A.3 The decision is made by the Board subsequent to the public notice being issued and any submissions have been received. Based on intervenors' concerns, and on the nature of the proceeding, the Board will make the decision of whether a hearing is required on a case-by-case basis, and can decide the type of hearing (oral or written) to conduct.
   
Q.4 Cornwall Electric (CE) was never regulated by Ontario Hydro. Will CE be regulated by the OEB? Will existing rate guarantees with the City, in effect until July 1, 2001, be valid? What happens to existing contracts with customers? Does the existing rate design have to be changed? What happens to current wholesale contracts? What is the cost for a rate application with the OEB? If a utility does contract work for others, will revenues earned factor into the rates calculation?
A.4 Cornwall Electric meets the definition of a distributor as set out in s.56 of the OEB Act and would therefore be subject to regulation by the Board. Whether Cornwall Electric would be exempt from any of the provisions of the Act is a matter for the Ontario Government to decide. The Rate Handbook is intended to apply to all distributors in Ontario, but is intended to be a guideline that will not fetter the discretion of the Board in addressing the individual circumstances of any particular distributor in rate applications.
   
Q.5 Can we charge what the market will bear for pole attachments i.e. Bell or cable TV?

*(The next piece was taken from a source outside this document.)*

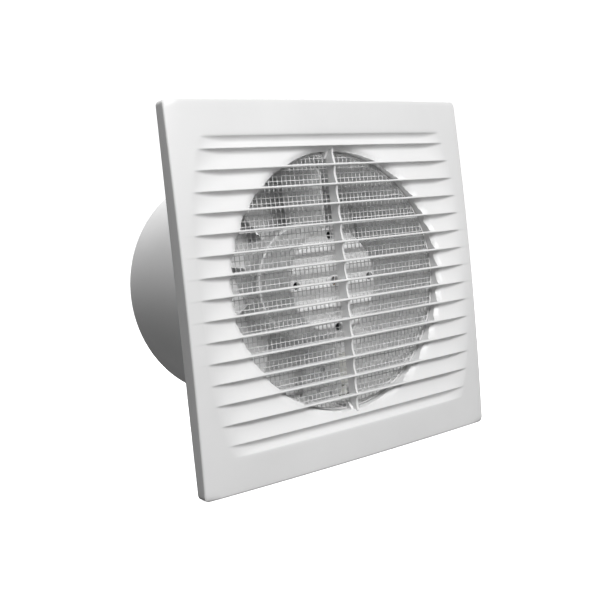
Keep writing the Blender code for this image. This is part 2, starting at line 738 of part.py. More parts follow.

A.5 This may be an issue that would involve the CRTC (Canadian Radio-television and Telecommunications Commission).
   
Q.6 Where does the MEA unbundling model fit with the PBR draft Handbook?
A.6 The MEA unbundling model referred to is a cost allocation model that is separate from the rate unbundling method presented in Appendix A of the draft Rate Handbook.
   
Q.7 What happens to the $.60/kW credit for customer-owned transformers?
A.7 For first-generation PBR the transformer allowance will remain constant at $0.60/kW.
   
Q.8 What is the earliest date we need to provide a new load profile model (load data research)?
A.8 While a date has not been set, it is contemplated that it will be required for the second generation PBR plan.